SKEDSOFT

Artificial Intelligence

Mathematical formulation of the inductive learning problem

  • • Extrapolate from a given set of examples so that we can make accurate predictions about future examples.
  • • Supervised versus Unsupervised learning Want to learn an unknown function f(x) = y, where x is an input example and y is the desired output. Supervised learning implies we are given a set of (x, y) pairs by a "teacher." Unsupervised learning means we are only given the xs. In either case, the goal is to estimate f.

Inductive Bias

  • Inductive learning is an inherently conjectural process because any knowledge created by generalization from specific facts cannot be proven true; it can only be proven false. Hence, inductive inference is falsity preserving, not truth preserving.
  • To generalize beyond the specific training examples, we need constraints or biases on what f is best.
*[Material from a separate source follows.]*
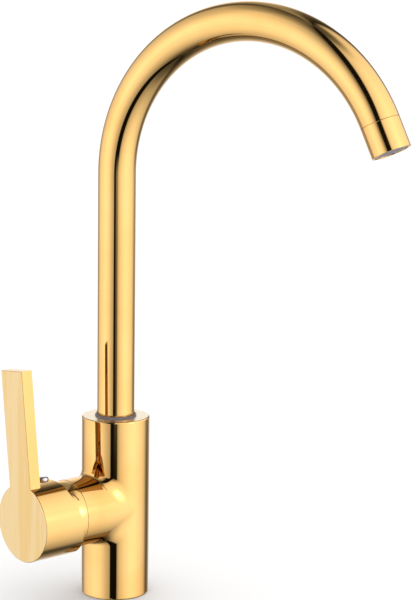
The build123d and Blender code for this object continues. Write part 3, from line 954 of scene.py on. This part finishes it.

That is, learning can be viewed as searching the Hypothesis Space H of possible f functions.
  • A bias allows us to choose one f over another one
  • A completely unbiased inductive algorithm could only memorize the training examples and could not say anything more about other unseen examples.
  • Two types of biases are commonly used in machine learning:
  1. Restricted Hypothesis Space Bias Allow only certain types of f functions, not arbitrary ones
  2. Preference Bias Define a metric for comparing fs so as to determine whether one is better than another

Inductive Learning Framework

  • Raw input data from sensors are preprocessed to obtain a feature vector, x, that adequately describes all of the relevant features for classifying examples.
  • Each x is a list of (attribute, value) pairs. For example,

x = (Person = Sue, Eye-Color = Brown, Age = Young, Sex = Female)
The number of attributes (also called features) is fixed (positive, finite). Each attribute has a fixed, finite number of possible values. Each example can be interpreted as a point in an n-dimensional feature space, where n is the number of attributes.